--- DATA BLOCK ---

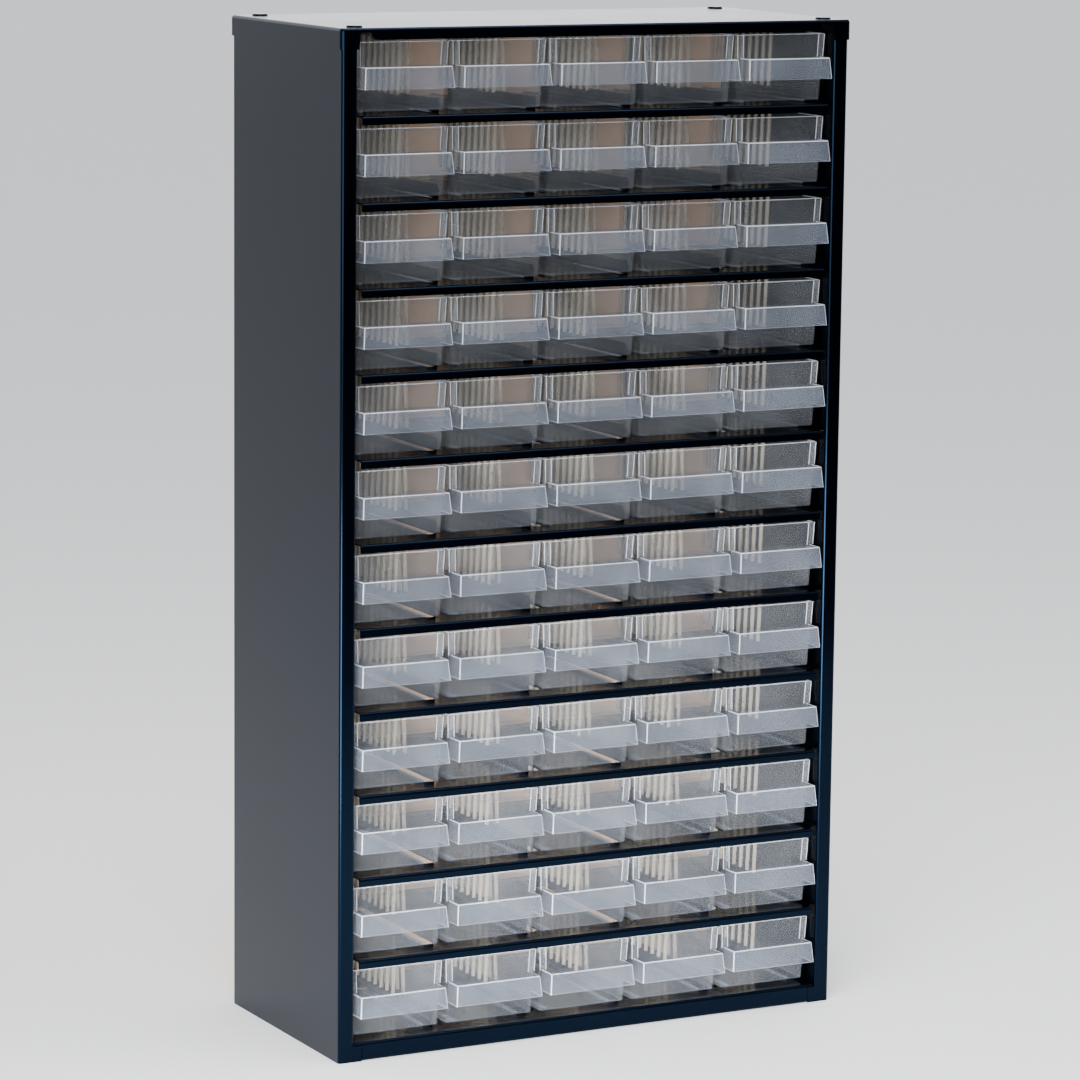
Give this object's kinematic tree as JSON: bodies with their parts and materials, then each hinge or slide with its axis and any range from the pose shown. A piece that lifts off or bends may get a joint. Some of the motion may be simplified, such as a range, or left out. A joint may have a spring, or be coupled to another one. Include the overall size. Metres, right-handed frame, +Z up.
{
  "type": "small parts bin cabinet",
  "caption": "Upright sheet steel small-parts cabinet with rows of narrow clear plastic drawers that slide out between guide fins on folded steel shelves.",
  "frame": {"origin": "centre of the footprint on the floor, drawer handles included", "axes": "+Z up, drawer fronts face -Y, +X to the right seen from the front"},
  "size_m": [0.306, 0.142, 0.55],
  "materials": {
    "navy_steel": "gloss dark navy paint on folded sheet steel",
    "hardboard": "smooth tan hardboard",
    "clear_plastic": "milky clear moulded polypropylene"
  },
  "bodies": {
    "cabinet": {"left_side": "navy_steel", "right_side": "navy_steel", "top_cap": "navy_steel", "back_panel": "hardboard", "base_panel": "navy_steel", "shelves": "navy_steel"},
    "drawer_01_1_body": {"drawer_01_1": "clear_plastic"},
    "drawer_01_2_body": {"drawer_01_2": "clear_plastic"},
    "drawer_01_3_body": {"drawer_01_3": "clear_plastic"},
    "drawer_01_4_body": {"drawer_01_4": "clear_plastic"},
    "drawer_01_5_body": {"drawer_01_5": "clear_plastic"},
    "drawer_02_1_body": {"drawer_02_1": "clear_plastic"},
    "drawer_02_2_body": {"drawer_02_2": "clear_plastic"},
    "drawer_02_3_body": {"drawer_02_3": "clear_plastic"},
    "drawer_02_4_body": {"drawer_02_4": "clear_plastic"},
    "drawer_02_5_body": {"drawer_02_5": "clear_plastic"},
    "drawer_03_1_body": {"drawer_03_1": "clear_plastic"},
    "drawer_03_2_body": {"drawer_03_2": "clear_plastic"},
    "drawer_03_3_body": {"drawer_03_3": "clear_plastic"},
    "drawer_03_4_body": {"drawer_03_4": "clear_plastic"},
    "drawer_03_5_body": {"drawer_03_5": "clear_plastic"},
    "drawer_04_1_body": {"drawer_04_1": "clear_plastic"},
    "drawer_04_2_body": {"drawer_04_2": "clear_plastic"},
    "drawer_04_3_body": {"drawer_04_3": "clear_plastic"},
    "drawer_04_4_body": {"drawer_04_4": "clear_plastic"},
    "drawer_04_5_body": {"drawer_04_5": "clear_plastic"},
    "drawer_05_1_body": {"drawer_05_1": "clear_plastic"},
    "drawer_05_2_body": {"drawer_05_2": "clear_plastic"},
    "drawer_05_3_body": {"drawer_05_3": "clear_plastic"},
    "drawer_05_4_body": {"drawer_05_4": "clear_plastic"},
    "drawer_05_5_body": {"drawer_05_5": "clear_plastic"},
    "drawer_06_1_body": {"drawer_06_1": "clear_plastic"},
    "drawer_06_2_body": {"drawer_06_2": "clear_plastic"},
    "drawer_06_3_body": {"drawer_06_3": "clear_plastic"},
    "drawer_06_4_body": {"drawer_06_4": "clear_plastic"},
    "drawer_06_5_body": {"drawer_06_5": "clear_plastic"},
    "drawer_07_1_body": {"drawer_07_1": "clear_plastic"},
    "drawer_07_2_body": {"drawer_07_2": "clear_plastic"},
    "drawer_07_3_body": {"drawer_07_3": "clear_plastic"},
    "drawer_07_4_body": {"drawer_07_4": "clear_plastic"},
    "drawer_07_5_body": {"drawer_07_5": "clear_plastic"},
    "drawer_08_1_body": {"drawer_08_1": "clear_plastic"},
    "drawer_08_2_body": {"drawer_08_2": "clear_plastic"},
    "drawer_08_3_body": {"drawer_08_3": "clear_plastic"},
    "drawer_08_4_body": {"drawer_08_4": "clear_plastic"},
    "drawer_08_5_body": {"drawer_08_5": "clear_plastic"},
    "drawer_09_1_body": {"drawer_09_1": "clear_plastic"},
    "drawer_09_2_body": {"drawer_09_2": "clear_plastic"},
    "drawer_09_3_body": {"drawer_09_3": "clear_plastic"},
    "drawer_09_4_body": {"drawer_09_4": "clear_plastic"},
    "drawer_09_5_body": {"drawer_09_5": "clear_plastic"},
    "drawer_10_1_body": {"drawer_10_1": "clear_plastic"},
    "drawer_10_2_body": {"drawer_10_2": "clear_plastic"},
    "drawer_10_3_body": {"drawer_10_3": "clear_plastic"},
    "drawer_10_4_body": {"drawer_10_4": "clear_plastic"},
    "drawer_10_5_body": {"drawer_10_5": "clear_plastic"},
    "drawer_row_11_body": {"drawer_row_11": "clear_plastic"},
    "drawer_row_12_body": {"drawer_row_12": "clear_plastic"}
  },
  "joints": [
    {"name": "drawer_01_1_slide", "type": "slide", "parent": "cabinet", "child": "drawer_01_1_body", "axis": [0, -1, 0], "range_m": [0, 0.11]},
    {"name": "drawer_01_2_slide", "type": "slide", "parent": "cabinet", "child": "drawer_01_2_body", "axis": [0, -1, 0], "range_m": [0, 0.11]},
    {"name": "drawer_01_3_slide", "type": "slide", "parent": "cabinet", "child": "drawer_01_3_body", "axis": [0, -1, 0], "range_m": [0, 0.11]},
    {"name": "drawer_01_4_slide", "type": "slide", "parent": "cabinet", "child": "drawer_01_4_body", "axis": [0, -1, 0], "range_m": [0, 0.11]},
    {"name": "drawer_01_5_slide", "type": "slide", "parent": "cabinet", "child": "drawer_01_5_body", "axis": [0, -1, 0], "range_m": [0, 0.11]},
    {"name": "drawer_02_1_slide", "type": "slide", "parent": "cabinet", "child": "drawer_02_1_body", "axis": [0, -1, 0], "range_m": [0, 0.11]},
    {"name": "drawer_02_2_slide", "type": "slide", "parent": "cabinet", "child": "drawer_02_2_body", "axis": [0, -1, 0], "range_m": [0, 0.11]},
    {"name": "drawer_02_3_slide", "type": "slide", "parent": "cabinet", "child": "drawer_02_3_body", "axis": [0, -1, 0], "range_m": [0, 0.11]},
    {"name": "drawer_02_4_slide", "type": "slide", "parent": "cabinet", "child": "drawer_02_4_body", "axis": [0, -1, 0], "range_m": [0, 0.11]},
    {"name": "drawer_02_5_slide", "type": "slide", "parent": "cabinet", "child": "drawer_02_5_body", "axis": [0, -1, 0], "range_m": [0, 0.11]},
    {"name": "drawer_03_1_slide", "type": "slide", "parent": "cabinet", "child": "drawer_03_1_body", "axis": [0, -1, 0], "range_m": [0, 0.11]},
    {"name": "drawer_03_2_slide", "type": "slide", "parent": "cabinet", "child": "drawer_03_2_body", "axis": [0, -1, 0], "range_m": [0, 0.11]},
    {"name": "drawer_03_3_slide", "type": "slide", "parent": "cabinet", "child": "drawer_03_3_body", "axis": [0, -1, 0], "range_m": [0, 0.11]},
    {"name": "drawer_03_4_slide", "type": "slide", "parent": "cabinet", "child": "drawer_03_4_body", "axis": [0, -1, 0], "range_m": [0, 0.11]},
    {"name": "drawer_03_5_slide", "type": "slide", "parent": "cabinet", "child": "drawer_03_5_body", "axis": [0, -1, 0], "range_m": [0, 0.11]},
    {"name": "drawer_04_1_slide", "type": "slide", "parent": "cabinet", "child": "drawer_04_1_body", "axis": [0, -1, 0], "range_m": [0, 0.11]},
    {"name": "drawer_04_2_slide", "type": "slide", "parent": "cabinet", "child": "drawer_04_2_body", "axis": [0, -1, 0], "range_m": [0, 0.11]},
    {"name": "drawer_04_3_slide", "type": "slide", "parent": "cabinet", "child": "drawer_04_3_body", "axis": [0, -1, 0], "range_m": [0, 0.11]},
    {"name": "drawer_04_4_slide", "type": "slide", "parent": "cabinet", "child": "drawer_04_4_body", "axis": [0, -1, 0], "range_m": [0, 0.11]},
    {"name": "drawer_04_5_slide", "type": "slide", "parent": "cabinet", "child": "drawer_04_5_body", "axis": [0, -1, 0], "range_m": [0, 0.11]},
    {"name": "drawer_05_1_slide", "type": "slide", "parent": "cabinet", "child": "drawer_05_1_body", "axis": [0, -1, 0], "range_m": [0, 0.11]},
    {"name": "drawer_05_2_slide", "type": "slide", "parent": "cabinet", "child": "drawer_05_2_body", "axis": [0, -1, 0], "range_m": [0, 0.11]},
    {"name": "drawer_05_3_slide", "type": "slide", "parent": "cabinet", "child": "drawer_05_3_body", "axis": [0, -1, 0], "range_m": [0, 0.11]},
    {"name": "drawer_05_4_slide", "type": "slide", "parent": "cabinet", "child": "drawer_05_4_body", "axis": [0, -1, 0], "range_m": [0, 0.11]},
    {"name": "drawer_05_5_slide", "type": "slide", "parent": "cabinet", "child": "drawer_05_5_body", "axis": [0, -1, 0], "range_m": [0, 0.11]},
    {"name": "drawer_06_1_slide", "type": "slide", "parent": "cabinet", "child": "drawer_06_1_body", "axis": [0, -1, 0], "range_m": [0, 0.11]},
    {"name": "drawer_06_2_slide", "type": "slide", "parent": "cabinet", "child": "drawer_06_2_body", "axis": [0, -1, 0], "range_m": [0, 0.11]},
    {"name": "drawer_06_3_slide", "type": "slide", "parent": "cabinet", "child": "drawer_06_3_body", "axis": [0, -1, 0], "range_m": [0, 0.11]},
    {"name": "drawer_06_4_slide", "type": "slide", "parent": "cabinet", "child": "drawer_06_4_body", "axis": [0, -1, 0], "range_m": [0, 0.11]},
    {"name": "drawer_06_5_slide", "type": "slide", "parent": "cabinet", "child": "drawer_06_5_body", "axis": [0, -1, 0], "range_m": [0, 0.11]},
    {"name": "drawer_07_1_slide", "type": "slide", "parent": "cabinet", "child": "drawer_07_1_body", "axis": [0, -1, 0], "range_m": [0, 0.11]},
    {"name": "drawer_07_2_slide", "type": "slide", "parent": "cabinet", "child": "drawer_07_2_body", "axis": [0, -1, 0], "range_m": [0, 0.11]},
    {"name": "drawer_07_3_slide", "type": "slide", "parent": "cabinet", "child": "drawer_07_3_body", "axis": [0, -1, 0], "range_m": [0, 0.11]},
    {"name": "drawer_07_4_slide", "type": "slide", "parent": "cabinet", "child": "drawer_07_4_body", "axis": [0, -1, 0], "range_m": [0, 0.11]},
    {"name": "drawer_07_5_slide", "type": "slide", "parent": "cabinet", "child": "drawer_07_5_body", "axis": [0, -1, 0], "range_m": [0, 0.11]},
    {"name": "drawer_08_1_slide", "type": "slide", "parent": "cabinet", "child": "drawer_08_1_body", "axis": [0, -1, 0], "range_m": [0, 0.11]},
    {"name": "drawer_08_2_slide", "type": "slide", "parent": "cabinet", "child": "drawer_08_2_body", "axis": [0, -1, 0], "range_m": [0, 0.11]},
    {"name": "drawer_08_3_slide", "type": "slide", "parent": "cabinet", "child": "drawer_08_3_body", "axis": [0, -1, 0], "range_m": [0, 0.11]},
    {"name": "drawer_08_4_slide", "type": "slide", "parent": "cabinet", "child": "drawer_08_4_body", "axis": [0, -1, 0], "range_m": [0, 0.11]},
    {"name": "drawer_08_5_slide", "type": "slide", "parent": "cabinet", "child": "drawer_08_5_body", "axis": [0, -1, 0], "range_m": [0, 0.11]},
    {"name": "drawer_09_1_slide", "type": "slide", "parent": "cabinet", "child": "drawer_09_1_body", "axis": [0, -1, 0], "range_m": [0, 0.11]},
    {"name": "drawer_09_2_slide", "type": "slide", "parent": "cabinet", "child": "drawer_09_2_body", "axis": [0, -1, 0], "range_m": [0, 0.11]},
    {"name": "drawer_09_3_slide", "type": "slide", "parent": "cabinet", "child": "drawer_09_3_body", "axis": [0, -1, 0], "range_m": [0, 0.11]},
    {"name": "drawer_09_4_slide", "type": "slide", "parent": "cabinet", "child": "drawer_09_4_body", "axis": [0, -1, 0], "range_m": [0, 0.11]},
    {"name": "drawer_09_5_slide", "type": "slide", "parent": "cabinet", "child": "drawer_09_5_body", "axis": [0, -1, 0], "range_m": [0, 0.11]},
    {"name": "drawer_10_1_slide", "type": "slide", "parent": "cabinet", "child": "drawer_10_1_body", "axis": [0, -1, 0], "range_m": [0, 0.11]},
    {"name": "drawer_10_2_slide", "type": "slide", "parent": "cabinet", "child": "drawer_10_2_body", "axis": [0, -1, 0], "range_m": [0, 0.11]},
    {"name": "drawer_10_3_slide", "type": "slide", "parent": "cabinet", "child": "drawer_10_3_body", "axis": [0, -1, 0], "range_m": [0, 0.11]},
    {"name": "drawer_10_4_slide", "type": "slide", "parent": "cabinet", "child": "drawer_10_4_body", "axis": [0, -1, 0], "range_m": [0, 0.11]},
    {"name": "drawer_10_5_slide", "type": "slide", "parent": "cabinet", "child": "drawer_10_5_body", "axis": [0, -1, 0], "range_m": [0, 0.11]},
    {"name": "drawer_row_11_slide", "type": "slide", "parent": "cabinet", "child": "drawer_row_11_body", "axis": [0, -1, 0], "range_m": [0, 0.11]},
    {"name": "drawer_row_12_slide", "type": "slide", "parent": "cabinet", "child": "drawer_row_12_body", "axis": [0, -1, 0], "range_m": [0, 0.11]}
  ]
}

--- GIVEN TASK ---
Copy out every line of the data that includes the word "bodies".

--- COMPLETE OUTPUT ---
Give this object's kinematic tree as JSON: bodies with their parts and materials, then each hinge or slide with its axis and any range from the pose shown. A piece that lifts off or bends may get a joint. Some of the motion may be simplified, such as a range, or left out. A joint may have a spring, or be coupled to another one. Include the overall size. Metres, right-handed frame, +Z up.
  "bodies": {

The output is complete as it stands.